Portugal. Well, Portuguese.
Can we have a conversation about Portugal? This is a LOVELY country and I have thoroughly enjoyed myself while here. It is an ancient country with a proud history and an earned reputation for world exploration and colonization.
But does it need its own language? And more to the point, does it need a language that LOOKS suspiciously like Spanish--which is kinda easy to pick up and intuititive--but sounds very different and uses different words for highly repetitive phrases? I wish I had a dollar for how times I said “Gracias" in the last two days, which is probably worse than saying “Danke Schon".
I did a little reading about how Spanish and Portuguese developed, so I get HOW we got here. I'm just suggesting that UN group looking at coffee machines, room keys, and cash vs. credit take a look at singling up on an Iberian language. Don't even get me started on the other languages in Spain.
App Alert
I want to make sure readers are aware of a really super app for tracking expenses within a group, like the six people I am traveling with. It is called Tricount, and it is essentially a spreadsheet running behind a really intuitive HMI. You enter your group, when someone in the group takes on a group expense, it is logged (with all who participated accounted for) and divided up. Each person's running total is kept, and the app has suggested reimbursements that make each individual whole.

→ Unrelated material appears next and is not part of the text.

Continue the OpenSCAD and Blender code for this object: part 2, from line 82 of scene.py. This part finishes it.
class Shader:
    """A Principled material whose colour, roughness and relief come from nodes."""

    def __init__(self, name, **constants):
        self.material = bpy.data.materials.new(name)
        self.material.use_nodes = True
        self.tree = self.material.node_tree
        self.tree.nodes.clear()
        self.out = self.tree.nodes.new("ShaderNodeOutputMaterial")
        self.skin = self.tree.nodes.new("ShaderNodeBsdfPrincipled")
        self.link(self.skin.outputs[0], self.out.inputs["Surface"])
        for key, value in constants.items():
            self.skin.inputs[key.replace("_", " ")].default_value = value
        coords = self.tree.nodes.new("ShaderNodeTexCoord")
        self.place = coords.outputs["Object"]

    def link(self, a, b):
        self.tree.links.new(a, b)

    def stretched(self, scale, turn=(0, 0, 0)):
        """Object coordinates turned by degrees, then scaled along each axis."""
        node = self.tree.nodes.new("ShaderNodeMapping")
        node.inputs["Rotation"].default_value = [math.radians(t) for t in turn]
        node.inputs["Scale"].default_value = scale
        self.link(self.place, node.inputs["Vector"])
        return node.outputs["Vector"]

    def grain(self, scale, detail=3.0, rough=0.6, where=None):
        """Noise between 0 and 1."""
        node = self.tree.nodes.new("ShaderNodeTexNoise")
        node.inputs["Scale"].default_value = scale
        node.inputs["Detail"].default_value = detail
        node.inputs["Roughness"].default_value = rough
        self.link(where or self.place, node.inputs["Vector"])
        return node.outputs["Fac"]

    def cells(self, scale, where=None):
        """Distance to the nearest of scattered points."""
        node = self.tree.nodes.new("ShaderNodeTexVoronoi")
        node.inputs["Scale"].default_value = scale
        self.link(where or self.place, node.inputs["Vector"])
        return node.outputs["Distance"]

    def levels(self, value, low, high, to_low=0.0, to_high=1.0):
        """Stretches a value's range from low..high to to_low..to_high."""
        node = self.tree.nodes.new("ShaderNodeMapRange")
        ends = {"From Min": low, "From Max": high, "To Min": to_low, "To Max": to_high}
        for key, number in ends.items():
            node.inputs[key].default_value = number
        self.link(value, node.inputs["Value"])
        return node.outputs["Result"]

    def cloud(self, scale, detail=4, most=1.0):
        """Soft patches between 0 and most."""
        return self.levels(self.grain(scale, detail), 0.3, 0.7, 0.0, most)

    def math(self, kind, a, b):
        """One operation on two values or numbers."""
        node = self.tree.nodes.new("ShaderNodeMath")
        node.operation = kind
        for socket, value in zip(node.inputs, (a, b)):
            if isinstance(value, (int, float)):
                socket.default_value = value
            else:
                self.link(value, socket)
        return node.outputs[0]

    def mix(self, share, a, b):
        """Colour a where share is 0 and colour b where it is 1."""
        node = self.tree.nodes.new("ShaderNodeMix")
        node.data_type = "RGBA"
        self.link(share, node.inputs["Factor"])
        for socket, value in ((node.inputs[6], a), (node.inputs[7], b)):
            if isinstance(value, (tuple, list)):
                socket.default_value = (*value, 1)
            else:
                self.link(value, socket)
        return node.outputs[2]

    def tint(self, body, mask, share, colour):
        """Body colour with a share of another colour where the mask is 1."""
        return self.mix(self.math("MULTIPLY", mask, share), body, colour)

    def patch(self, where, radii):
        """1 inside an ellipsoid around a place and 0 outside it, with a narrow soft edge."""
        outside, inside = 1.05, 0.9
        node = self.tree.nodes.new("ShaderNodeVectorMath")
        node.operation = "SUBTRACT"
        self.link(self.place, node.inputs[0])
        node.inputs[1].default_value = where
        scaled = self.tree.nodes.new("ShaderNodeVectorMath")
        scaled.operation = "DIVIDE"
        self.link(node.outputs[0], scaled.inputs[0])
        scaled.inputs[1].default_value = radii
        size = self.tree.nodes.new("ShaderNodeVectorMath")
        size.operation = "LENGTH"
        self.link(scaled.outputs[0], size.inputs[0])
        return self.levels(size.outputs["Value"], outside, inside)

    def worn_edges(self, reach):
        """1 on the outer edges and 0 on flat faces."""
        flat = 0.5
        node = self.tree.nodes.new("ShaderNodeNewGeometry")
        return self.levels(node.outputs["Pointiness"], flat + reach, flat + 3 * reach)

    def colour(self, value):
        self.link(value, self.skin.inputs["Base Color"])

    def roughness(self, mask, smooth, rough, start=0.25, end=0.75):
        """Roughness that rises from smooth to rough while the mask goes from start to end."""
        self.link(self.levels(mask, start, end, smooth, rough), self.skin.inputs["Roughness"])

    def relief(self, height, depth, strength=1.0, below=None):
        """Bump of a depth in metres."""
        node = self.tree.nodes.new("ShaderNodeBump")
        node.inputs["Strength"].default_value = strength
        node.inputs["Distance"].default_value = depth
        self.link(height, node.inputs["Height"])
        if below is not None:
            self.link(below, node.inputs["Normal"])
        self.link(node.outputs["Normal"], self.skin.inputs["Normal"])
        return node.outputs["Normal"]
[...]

In my mind I was conjuring such a thing about a month ago, and wouldn't you know, it already exists
Home
We left for the airport 16 days ago, which represents the longest I've been away since making Easton MD my home some 18 years ago. The trip has been incredible; I've seen amazing things and eaten wonderful things, in company with my bestest travel buddy and latterly with very good friends.

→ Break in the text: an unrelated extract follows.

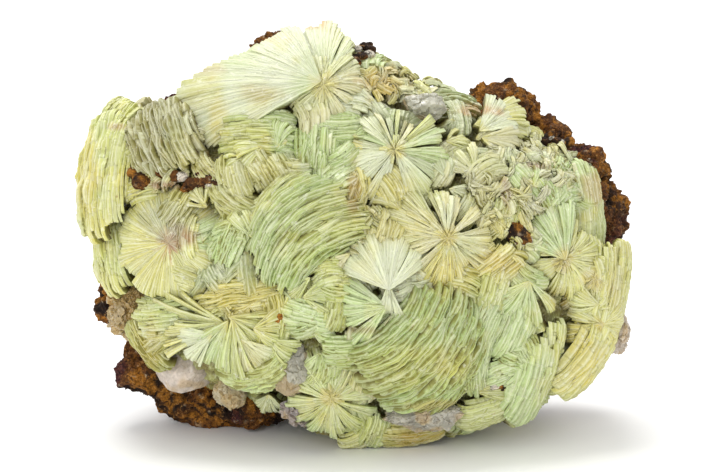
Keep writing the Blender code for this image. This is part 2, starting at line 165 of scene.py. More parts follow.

But I miss home. I always do. I know we shouldn't put any stock in astrology, but go look up what it says about Cancers…I am one to a “T". I start to get antsy about being away from home after two or three days. Up until a few months ago, I spent four days a month in California for 11 years and for the last five years or so, each trip took a little more out of me.
Catherine and I talk a lot about extended travel in the future, a month plus. I think the key to success in something like that for me will be for us to find a place and hunker down. Create a new “home" for a spell. I think about how dreadful it must be to go from place to place living out of a suitcase/backpack for months at a time. Hell, living out of a suitcase for 16 days hasn't been a picnic.
Catherine has created an idyllic life for us on the Eastern Shore, or more to the point, she created a life into which I was invited. I love travel, but there is a gravitational attraction to that place that requires increasingly more energy to overcome as time goes by. I've already carved out a “no travel zone" for ten weeks starting in mid June, a time where I'm going to try and live some of the summer life on the water than I see around me, but that I've participated in only sparingly. I need to golf more. I need to paddleboard, in no small measure to work on my balance. I need to eat crabs, often. I need to go to minor league baseball games. I need to let my friends take me sailing, so that over time, I might actually know what I'm doing on a sailboat.
I live in a summer paradise, but I have been lazy about being a part of it. I don't think that will happen this summer.